In 2011, London was successful in a two-horse race with Qatar to host next year’s championships. The head of London’s bid, Ed Warner, had previously revealed a “very senior person in the IAAF hierarchy” had warned of possible wrongdoing by Qatari officials, who have denied that.

A member of the London bid team, who was there on the eve of the vote at the Fairmont Hotel, Monaco, in November 2011, identified Coe as the official in question.

The source, who requested to remain anonymous, told The Independent: “We were in the Fairmont Hotel and it was a case of ‘the rumour is this is happening’, so there was never any ‘yes this is happening, I’ve seen it’.

“But Seb came in and said about [rumours of] brown envelopes on the Qatari floor. I don’t remember at any stage anyone saying that they’d seen it. It was much more the rumour is this.
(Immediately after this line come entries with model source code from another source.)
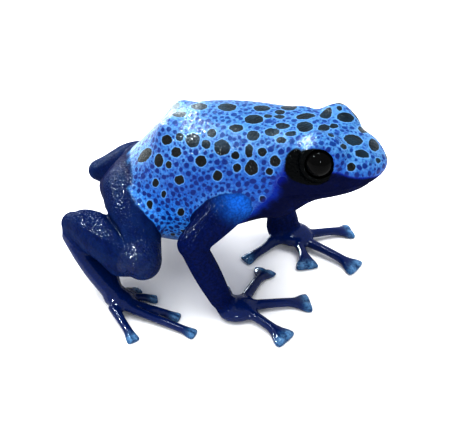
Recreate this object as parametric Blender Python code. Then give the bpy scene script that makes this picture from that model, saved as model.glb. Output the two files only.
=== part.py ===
"""Blue poison dart frog, a still life-size model that stands on its four feet.

The snout points along +X, the frog's left side is +Y and the floor is z = 0.
Sizes in the tables are millimetres; the objects are made in metres.
"""
import math

import bmesh
import bpy
import numpy as np
from mathutils import Matrix, Vector

MM = 0.001
GAP = 0.3
LEFT = 1
RIGHT = -1
# Moves the middle of the footprint to the origin
FRAME_SHIFT = (2.1, 0.0, 0.0)
SIDE_NAMES = {LEFT: "left", RIGHT: "right"}

# Colours and finish of the skin
NAVY = (0.012, 0.020, 0.130)
SKY = (0.130, 0.330, 0.780)
DARK = (0.006, 0.009, 0.035)
BLACK = (0.004, 0.004, 0.005)
SKIN_ROUGHNESS = 0.35
EYE_ROUGHNESS = 0.05

# Body stations from vent to snout:
# x, top, bottom, half width, level of the widest place, squareness of the back
STATIONS = (
    (-20.4, 14.0, 10.4, 2.8, 12.4, 2.0),
    (-17.6, 16.6, 8.8, 4.6, 13.0, 1.9),
    (-13.6, 20.6, 6.8, 6.4, 13.6, 1.8),
    (-8.4, 26.1, 5.8, 7.9, 14.6, 1.9),
    (-3.0, 28.0, 7.0, 8.5, 16.0, 2.3),
    (2.6, 28.3, 11.0, 8.0, 18.2, 2.6),
    (7.4, 28.3, 13.4, 7.1, 20.0, 2.7),
    (10.8, 28.4, 15.2, 6.5, 21.2, 2.7),
    (14.2, 28.1, 18.2, 6.2, 22.0, 2.6),
    (18.2, 27.0, 20.5, 5.1, 23.0, 2.4),
    (22.0, 25.1, 22.7, 3.0, 23.9, 2.0),
)
NECK_X = 7.2
NECK_LENGTH = 4.0
HEAD_TURN = math.radians(-5.0)
# Bumps of the hip bones on the hump: place, reach, height
HIP_BUMP = (-8.8, 2.9, 25.6)
HIP_BUMP_REACH = 2.6
HIP_BUMP_HEIGHT = 0.7
VENT_ROUNDING = 3.4
SNOUT_ROUNDING = 2.6
BODY_SIDES = 32
TORSO_RINGS = 24
HEAD_RINGS = 17

# Head
MOUTH_LINE = ((24.5, 23.5), (20.5, 22.4), (16.5, 21.4), (12.5, 20.5), (9.9, 19.7))
JAW_BACK = ((9.3, 14.0), (25.0, 14.0))
LIP_HEIGHT = 0.22
LIP_BREADTH = 0.55
EYE_CENTRE = (14.1, 5.15, 25.6)
EYE_RADIUS = 2.0
EYE_AXIS = (0.28, 1.0, 0.22)
BULGE_CENTRE = (13.9, 3.6, 25.5)
BULGE_RADII = (3.8, 3.0, 3.15)
LID_RADIUS = 2.15
LID_THICKNESS = 0.55
LID_FORWARD = 0.65
NOSTRIL = (20.4, 2.45, 25.1)
NOSTRIL_RADIUS = 0.34
TYMPANUM = (9.6, 6.2, 21.9)
TYMPANUM_RADIUS = 0.95
TYMPANUM_THICKNESS = 0.55

# Limbs: joint places and radii
ARMS = {
    RIGHT: dict(
        shoulder=(4.2, -5.0, 19.4), elbow=(-1.9, -11.6, 13.2), wrist=(1.9, -10.4, 3.0),
        palm=(4.2, -9.8, 1.2),
        tips=((0.6, -5.4), (6.0, 0.6), (14.0, -4.8), (12.4, -13.2)),
    ),
    LEFT: dict(
        shoulder=(4.2, 5.0, 19.4), elbow=(2.2, 11.8, 13.0), wrist=(7.2, 9.8, 3.0),
        palm=(8.6, 9.5, 1.2),
        tips=((2.3, 1.9), (12.2, 2.8), (19.7, 4.9), (17.4, 14.3)),
    ),
}
UPPER_ARM_RADII = (2.7, 2.0)
UPPER_ARM_SWELL = 0.25
FOREARM_RADII = (1.8, 1.6)
FOREARM_SWELL = 0.25
PALM_RADII = (3.0, 2.5, 1.35)
FINGER_RADIUS = 0.62
FINGER_DISC_WIDTHS = (1.6, 2.8, 3.0, 2.9)

LEGS = {
    RIGHT: dict(
        hip=(-14.4, -3.4, 14.4), knee=(-8.8, -12.6, 9.4), heel=(-22.0, -7.2, 9.3),
        ankle=(-22.4, -8.0, 7.6), instep=(-12.8, -13.2, 1.7),
        tips=((-11.3, -9.2), (-8.1, -10.3), (-3.6, -13.2), (-0.4, -15.7), (-8.2, -19.3)),
    ),
    LEFT: dict(
        hip=(-14.4, 3.4, 14.4), knee=(-8.8, 13.6, 11.2), heel=(-24.4, 7.8, 9.0),
        ankle=(-24.6, 8.6, 7.5), instep=(-13.4, 13.4, 1.7),
        tips=((-10.6, 9.2), (-7.2, 10.6), (-2.8, 13.6), (0.2, 16.0), (-7.4, 19.2)),
    ),
}
THIGH_RADII = (3.8, 2.7)
THIGH_SWELL = 0.4
SHANK_RADII = (2.5, 1.85)
SHANK_SWELL = 1.25
SHANK_BOW = (0.0, 0.0, 0.6)
TARSUS_RADII = (1.25, 1.4)
TARSUS_SWELL = 0.1
TARSUS_BOW = (-0.3, -0.2, -0.2)
FOOT_RADII = (2.6, 1.8, 1.2)
TOE_RADIUS = 0.52
TOE_DISC_WIDTHS = (1.1, 1.5, 1.7, 1.8, 1.7)
ROOT_FLARE = 0.3
FINGER_SPREAD = 0.5
TOE_SPREAD = 0.85

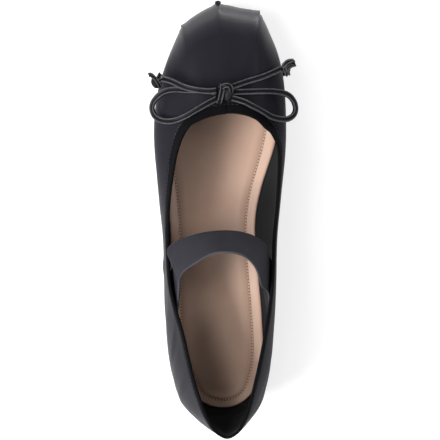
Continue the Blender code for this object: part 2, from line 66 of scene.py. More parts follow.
# Ribs of the last, as in the part: one row each, from the back seam along the outer side, round the
# toe and home. Shares of half BALL_WIDTH across, of UPPER_LENGTH along and of BULGE_HEIGHT up.
Rib = namedtuple(
    "Rib",
    "edge_across edge_along edge_height tuck top_across top_along back_rise throat_rise",
)
RIBS = [
    Rib(0.052, 0.000, 0.80, 0.235, 0.055, 0.009, 1.00, 0.00),
    Rib(-0.222, 0.005, 0.80, 0.235, -0.118, 0.024, 1.00, 0.00),
    Rib(-0.458, 0.027, 0.80, 0.215, -0.230, 0.051, 1.00, 0.00),
    Rib(-0.643, 0.064, 0.80, 0.180, -0.330, 0.086, 0.96, 0.00),
    Rib(-0.774, 0.140, 0.80, 0.165, -0.462, 0.152, 0.85, 0.00),
    Rib(-0.847, 0.254, 0.82, 0.150, -0.612, 0.254, 0.64, 0.00),
    Rib(-0.860, 0.358, 0.82, 0.150, -0.786, 0.355, 0.34, 0.00),
    Rib(-0.876, 0.462, 0.82, 0.165, -0.826, 0.462, 0.09, 0.00),
    Rib(-0.931, 0.550, 0.79, 0.150, -0.802, 0.552, 0.00, 0.00),
    Rib(-0.983, 0.646, 0.75, 0.115, -0.722, 0.644, 0.00, 0.22),
    Rib(-0.993, 0.726, 0.72, 0.092, -0.651, 0.690, 0.00, 0.45),
    Rib(-0.939, 0.794, 0.70, 0.092, -0.583, 0.716, 0.00, 0.62),
    Rib(-0.837, 0.848, 0.68, 0.092, -0.486, 0.739, 0.00, 0.80),
    Rib(-0.719, 0.896, 0.66, 0.092, -0.356, 0.751, 0.00, 0.90),
    Rib(-0.565, 0.944, 0.64, 0.092, -0.233, 0.759, 0.00, 0.97),
    Rib(-0.353, 0.973, 0.61, 0.092, -0.118, 0.764, 0.00, 1.00),
    Rib(-0.021, 0.996, 0.59, 0.092, 0.013, 0.768, 0.00, 1.00),
    Rib(0.301, 0.989, 0.61, 0.092, 0.144, 0.769, 0.00, 1.00),
    Rib(0.586, 0.975, 0.64, 0.092, 0.288, 0.766, 0.00, 1.00),
    Rib(0.771, 0.923, 0.66, 0.092, 0.424, 0.760, 0.00, 0.95),
    Rib(0.894, 0.874, 0.68, 0.092, 0.546, 0.749, 0.00, 0.82),
    Rib(0.967, 0.814, 0.70, 0.092, 0.661, 0.731, 0.00, 0.62),
    Rib(1.001, 0.735, 0.75, 0.105, 0.774, 0.713, 0.00, 0.42),
    Rib(0.988, 0.661, 0.82, 0.150, 0.871, 0.668, 0.00, 0.08),
    Rib(0.915, 0.554, 0.96, 0.350, 0.852, 0.554, 0.00, 0.00),
    Rib(0.860, 0.470, 1.07, 0.410, 0.804, 0.470, 0.09, 0.00),
    Rib(0.847, 0.358, 1.07, 0.363, 0.768, 0.358, 0.30, 0.00),
    Rib(0.829, 0.246, 0.96, 0.280, 0.659, 0.250, 0.64, 0.00),
    Rib(0.782, 0.142, 0.84, 0.188, 0.518, 0.150, 0.87, 0.00),
    Rib(0.669, 0.062, 0.80, 0.160, 0.397, 0.078, 0.97, 0.00),
    Rib(0.523, 0.028, 0.80, 0.205, 0.319, 0.045, 1.00, 0.00),
    Rib(0.309, 0.005, 0.80, 0.230, 0.220, 0.021, 1.00, 0.00),
]
ROWS = len(RIBS)
TABLE = np.array(RIBS)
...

That came from Seb and Ed’s response was effectively, ‘Let’s just worry about what we’re doing.’”

Coe has already been under fire in the fallout from the doping and corruption scandals to have overshadowed his first six months since taking over as president from Lamine Diack.

The former middle-distance runner is set to undergo further scrutiny as a result of the bidding process for the 2017 World Championships, which it was revealed earlier this week had already been referred to the IAAF’s independent ethics commission.

Warner has scheduled a meeting with the commission and earlier this week told a parliamentary select committee that he would divulge all he knew of the bidding process. However, a statement from the IAAF neither confirmed nor denied the alleged conversation in Monaco had happened. It said: “Sebastian Coe had no actual knowledge of bribes being offered or received linked to the 2017 World Championship. As he and Ed Warner discussed on [the BBC’s] 5 Live Sportsweek, there was rumour piled upon rumour in the days leading up to the bid, as is often the case on these occasions.”

In that interview, Warner had said: “The night before the bid a very senior person in the IAAF hierarchy told me and my bid team they understood that certain members of the IAAF Council were being called upstairs one by one to a hotel suite to be given a brown envelope. It was quite shocking to hear that. It seemed incredible at the time so I dismissed it.”

Coe, who was part of the same BBC interview, was asked: “Have you heard that story before, do you know who that IAAF official is?” He replied: “No, I haven’t”.

He added: “But Ed is right, whenever you are in a bidding process every sport has rumour upon rumour. The issue actually is if the French prosecutors are looking at this. I’ve already implemented a review of financial, marketing and… If anything comes out, clearly all those bids will be called in.”